Australian Financial Review Apr 5 2018 4:18 PM

James Eyers

 

The corporate regulator wants banks to improve the speed of reporting legal breaches, after the Hayne royal commission highlighted that banks had failed to file "breach reports" within the timelines set down by the Corporations Act.

The new chairman of the Australian Securities and Investments Commission, James Shipton, told the second day of The Australian Financial Review Banking & Wealth Summit that when it comes to reporting problems, "at its core, this requirement relies on participants identifying breaches and reporting them quickly".

"It is a core part of our regulatory system that allows us to identify both individual breaches as well as broader themes so that we can respond appropriately," he said.

"We will take very seriously any incidents where there has been a failure to report."

Mr Shipton urged banks to adopt a culture of disclosure and openness and to "engage openly with regulators and co-operate with them when problems arise".

The comments come as ASIC is investigating National Australia Bank after employees accepted cash bribes to facilitate loans based on fake documents, as revealed by the Hayne royal commission.

The commission said NAB did not provide ASIC with a so-called "section 912D breach report" for several months after a whistleblower report about the misconduct, despite the Corporations Act requiring one to be filed within 10 days of becoming aware of the breach.

Mr Shipton said on Thursday morning "adherence to the spirit of this requirement is as important, if not more so, than adherence to the letter of the obligation". He warned banks against defaulting to "highly technical legal analysis" rather than asking "what is the right thing to do".

With the banking royal commission judging banks by the subjective standard of "community expectations", Mr Shipton also said ASIC wanted banks to "act with integrity and fairness, not just comply with the law". He said financial services providers should "take into account community expectations and standards".

He wants banks to adopt a more professional approach. "Our regulatory system was not designed as a police state and this is deliberate.

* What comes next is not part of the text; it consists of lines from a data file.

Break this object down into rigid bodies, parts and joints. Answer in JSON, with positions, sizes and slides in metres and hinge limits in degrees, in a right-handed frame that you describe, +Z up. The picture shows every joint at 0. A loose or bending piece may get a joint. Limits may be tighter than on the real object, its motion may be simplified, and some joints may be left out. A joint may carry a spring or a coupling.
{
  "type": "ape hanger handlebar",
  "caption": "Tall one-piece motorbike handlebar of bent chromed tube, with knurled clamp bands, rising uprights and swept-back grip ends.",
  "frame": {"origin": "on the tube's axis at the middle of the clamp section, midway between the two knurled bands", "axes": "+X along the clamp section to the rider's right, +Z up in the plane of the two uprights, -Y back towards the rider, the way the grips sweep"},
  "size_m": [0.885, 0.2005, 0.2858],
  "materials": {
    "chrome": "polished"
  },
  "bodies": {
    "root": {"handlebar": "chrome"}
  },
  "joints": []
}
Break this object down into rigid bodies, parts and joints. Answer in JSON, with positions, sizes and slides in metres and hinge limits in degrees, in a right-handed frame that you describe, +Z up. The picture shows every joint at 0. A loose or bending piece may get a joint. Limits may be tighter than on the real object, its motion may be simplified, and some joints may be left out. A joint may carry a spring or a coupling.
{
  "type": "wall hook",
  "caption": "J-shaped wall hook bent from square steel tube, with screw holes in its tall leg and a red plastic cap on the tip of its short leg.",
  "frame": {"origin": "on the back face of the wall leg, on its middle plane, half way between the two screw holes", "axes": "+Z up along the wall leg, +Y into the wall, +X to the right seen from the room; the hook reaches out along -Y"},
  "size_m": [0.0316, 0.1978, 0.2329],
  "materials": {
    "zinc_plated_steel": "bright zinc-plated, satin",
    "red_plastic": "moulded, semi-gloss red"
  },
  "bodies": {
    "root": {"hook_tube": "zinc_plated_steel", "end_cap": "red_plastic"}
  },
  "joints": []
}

Instead, our system was designed on the premise that participants should also do their part to ensure the system operates appropriately," he said.

New powers

Mr Shipton also used his address to the Summit to outline expectations on financial products, after the government released draft legislation late last year giving ASIC new powers to intervene on the design of financial products, a key recommendation of the financial system inquiry.

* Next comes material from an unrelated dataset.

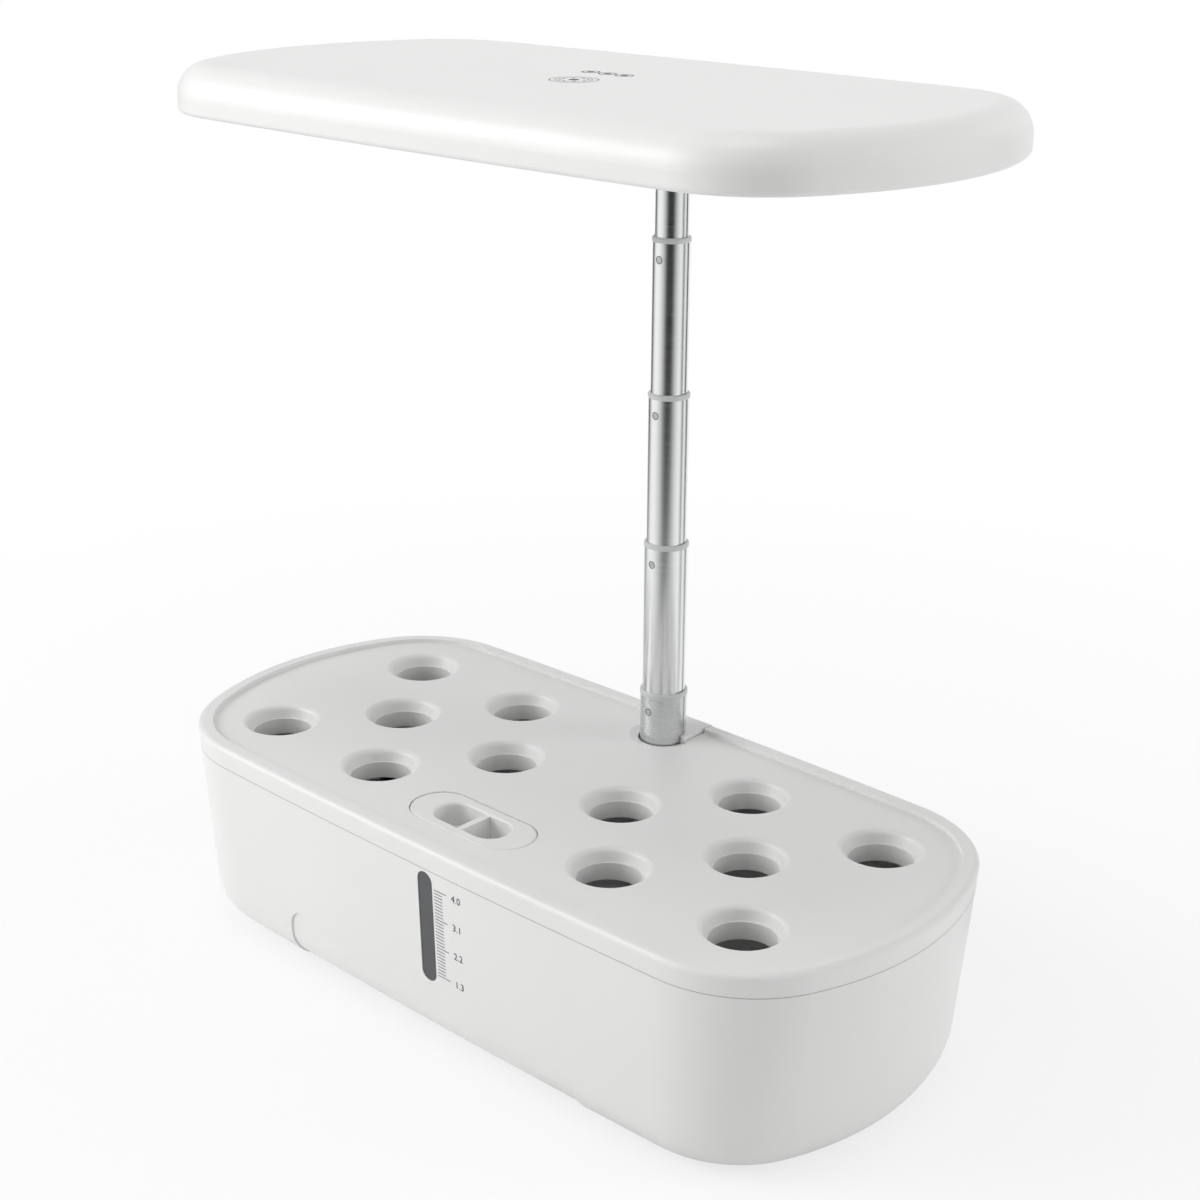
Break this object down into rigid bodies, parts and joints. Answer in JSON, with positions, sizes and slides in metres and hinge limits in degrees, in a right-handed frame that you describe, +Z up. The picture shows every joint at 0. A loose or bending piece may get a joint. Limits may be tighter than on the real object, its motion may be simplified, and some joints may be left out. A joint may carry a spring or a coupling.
{
  "type": "countertop hydroponic garden",
  "caption": "Long rounded water tank with a holed grow deck, a level window, a telescopic pole at the back and a flat grow lamp above.",
  "frame": {"origin": "on the worktop, under the middle of the whole garden's bounding box", "axes": "+Z up, +X along the tank to the right, -Y towards the side with the level window"},
  "size_m": [0.3915, 0.1933, 0.402],
  "materials": {
    "abs": "fine-textured white moulded ABS",
    "tinted_clear": "smoked clear plastic",
    "rubber": "grey rubber",
    "aluminium": "drawn and satin brushed",
    "acetal": "light grey acetal",
    "steel": "zinc plated",
    "black_plastic": "black moulded plastic",
    "circuit_board": "green solder mask",
    "led_board": "white solder mask on aluminium",
    "diode": "yellow phosphor in a white frame",
    "print_ink": "grey pad-printed ink",
    "clear_lens": "clear acrylic"
  },
  "bodies": {
    "tank_body": {"tank": "abs", "level_window": "tinted_clear", "rubber_feet": "rubber", "pole_foot_plug": "acetal", "pole_foot_screw": "steel", "power_inlet": "black_plastic", "pole_tube_1": "aluminium", "pole_collar_1": "acetal", "pole_pin_1": "steel", "pump_body": "black_plastic", "pump_grille": "black_plastic", "pump_shaft": "steel", "pump_feet": "rubber", "pump_outlet": "black_plastic"},
    "deck": {"grow_deck": "abs", "pole_trim": "abs"},
    "cap": {"fill_cap": "abs"},
    "stage_2": {"pole_tube_2": "aluminium", "pole_collar_2": "acetal", "pole_pin_2": "steel", "pole_slider_2": "acetal"},
    "stage_3": {"pole_tube_3": "aluminium", "pole_collar_3": "acetal", "pole_pin_3": "steel", "pole_slider_3": "acetal"},
    "stage_4": {"pole_tube_4": "aluminium", "pole_collar_4": "acetal", "pole_pin_4": "steel", "pole_slider_4": "acetal"},
    "lamp": {"pole_tube_5": "aluminium", "pole_slider_5": "acetal", "pole_head": "acetal", "head_clamp": "acetal", "head_screws": "steel", "lamp_top_cover": "abs", "lamp_lower_cover": "abs", "lamp_screws": "steel", "leds": "diode", "led_lens": "clear_lens", "led_board": "led_board", "touch_board": "circuit_board"},
    "rotor": {"pump_impeller": "black_plastic"}
  },
  "joints": [
    {"name": "deck_lift", "type": "slide", "parent": "tank_body", "child": "deck", "axis": [0, 0, 1], "range_m": [0, 0.08]},
    {"name": "cap_lift", "type": "slide", "parent": "deck", "child": "cap", "axis": [0, 0, 1], "range_m": [0, 0.03]},
    {"name": "pole_slide_2", "type": "slide", "parent": "tank_body", "child": "stage_2", "axis": [0, 0, 1], "range_m": [-0.07, 0]},
    {"name": "pole_slide_3", "type": "slide", "parent": "stage_2", "child": "stage_3", "axis": [0, 0, 1], "range_m": [-0.067, 0]},
    {"name": "pole_slide_4", "type": "slide", "parent": "stage_3", "child": "stage_4", "axis": [0, 0, 1], "range_m": [-0.0665, 0]},
    {"name": "pole_slide_5", "type": "slide", "parent": "stage_4", "child": "lamp", "axis": [0, 0, 1], "range_m": [-0.04, 0]},
    {"name": "impeller_spin", "type": "hinge", "parent": "tank_body", "child": "rotor", "pos_m": [-0.118, 0.00475, 0.0252], "axis": [0, 1, 0], "continuous": true}
  ]
}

"Financial products [should] do what they say they will do," he said.

He said ASIC expected "the design of products [to] not take advantage of asymmetric information, consumer biases or lack of knowledge about the product".

He wants banks to "prioritise the consumer's interest and put the consumer's interest before their own".

The design and distribution obligations being introduced by the government will make sure financial products are targeted at the right people and give ASIC a temporary, product intervention power when there is a risk of significant consumer detriment.